- **Set task**
Output the data below in full, byte for byte. Nothing may differ.

- **Supplied data**
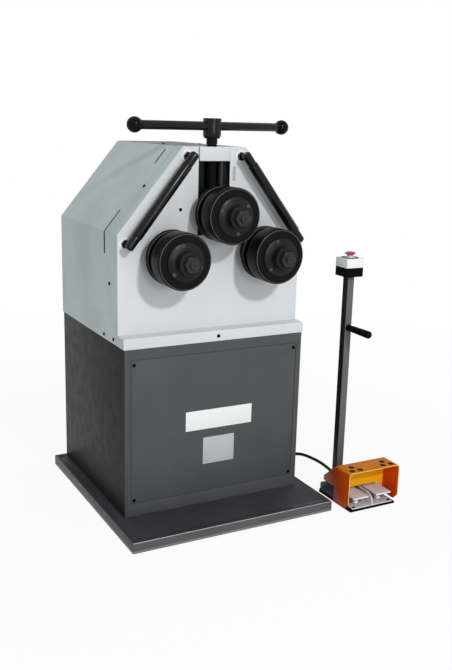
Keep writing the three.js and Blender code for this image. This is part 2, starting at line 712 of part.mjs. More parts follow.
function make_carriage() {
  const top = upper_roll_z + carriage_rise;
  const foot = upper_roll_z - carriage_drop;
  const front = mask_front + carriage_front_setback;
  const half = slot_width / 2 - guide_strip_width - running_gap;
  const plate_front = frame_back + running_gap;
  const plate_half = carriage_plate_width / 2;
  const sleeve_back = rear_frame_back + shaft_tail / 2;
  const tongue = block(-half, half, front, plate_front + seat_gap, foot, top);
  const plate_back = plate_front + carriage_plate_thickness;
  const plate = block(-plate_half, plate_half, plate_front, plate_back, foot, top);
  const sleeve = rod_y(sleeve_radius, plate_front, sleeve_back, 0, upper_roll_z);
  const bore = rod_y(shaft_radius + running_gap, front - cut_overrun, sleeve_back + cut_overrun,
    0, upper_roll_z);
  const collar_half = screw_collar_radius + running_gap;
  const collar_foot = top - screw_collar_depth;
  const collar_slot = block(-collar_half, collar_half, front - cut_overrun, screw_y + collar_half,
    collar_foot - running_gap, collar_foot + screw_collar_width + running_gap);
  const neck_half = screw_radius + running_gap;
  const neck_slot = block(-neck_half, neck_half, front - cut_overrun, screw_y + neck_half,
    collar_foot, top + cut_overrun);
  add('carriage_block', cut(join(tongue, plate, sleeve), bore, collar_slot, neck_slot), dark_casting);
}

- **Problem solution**
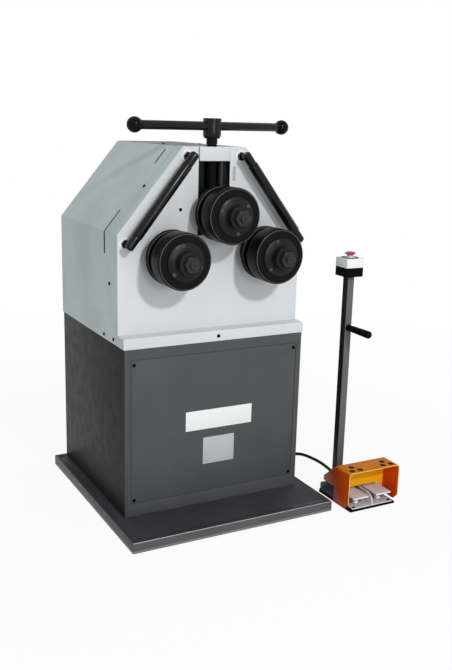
Keep writing the three.js and Blender code for this image. This is part 2, starting at line 712 of part.mjs. More parts follow.
function make_carriage() {
  const top = upper_roll_z + carriage_rise;
  const foot = upper_roll_z - carriage_drop;
  const front = mask_front + carriage_front_setback;
  const half = slot_width / 2 - guide_strip_width - running_gap;
  const plate_front = frame_back + running_gap;
  const plate_half = carriage_plate_width / 2;
  const sleeve_back = rear_frame_back + shaft_tail / 2;
  const tongue = block(-half, half, front, plate_front + seat_gap, foot, top);
  const plate_back = plate_front + carriage_plate_thickness;
  const plate = block(-plate_half, plate_half, plate_front, plate_back, foot, top);
  const sleeve = rod_y(sleeve_radius, plate_front, sleeve_back, 0, upper_roll_z);
  const bore = rod_y(shaft_radius + running_gap, front - cut_overrun, sleeve_back + cut_overrun,
    0, upper_roll_z);
  const collar_half = screw_collar_radius + running_gap;
  const collar_foot = top - screw_collar_depth;
  const collar_slot = block(-collar_half, collar_half, front - cut_overrun, screw_y + collar_half,
    collar_foot - running_gap, collar_foot + screw_collar_width + running_gap);
  const neck_half = screw_radius + running_gap;
  const neck_slot = block(-neck_half, neck_half, front - cut_overrun, screw_y + neck_half,
    collar_foot, top + cut_overrun);
  add('carriage_block', cut(join(tongue, plate, sleeve), bore, collar_slot, neck_slot), dark_casting);
}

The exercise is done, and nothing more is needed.